The RANSAC Method for Generating Fracture Networks from Micro-seismic Event Data

Abstract

Fracture network modeling is an essential part of the design, development and performance assessment of Enhanced Geothermal Systems. These systems are created from geothermal resources, usually located several kilometers below the surface of the Earth, by establishing a network of connected fractures through which fluid can flow. The depth of the reservoir makes it impossible to make direct measurements of fractures and data are collected from indirect measurements such as geophysical surveys. An important source of indirect data is the seismic event point cloud generated by the fracture stimulation process.

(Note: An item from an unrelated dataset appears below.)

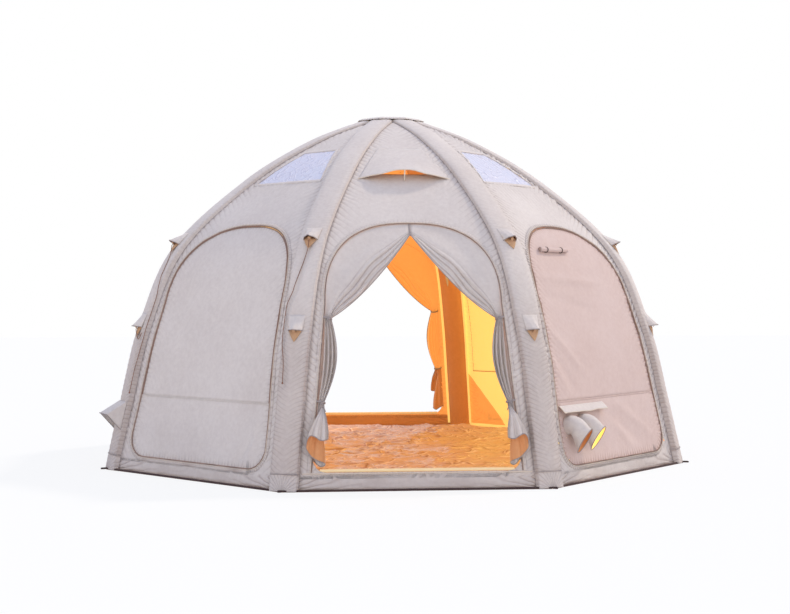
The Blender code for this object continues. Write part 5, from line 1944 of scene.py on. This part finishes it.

Locations of these points are estimated from recorded micro-seismic signals generated by fracture initiation, propagation and slip. This point cloud can be expressed as a set of three-dimensional coordinates with attributes, for example Se ijk ={(x,y,z); a|x,y,z∈R, a∈I}. We describe two methods for reconstructing realistic fracture trace lines and planes given the point cloud of seismic events data: Enhanced Brute-Force Search and RANSAC. The methods have been tested on a synthetic data set and on the Habanero data set of Geodynamics’ geothermal project in the Cooper Basin of South Australia. Our results show that the RANSAC method is an efficient and suitable method for the conditional simulation of fracture networks.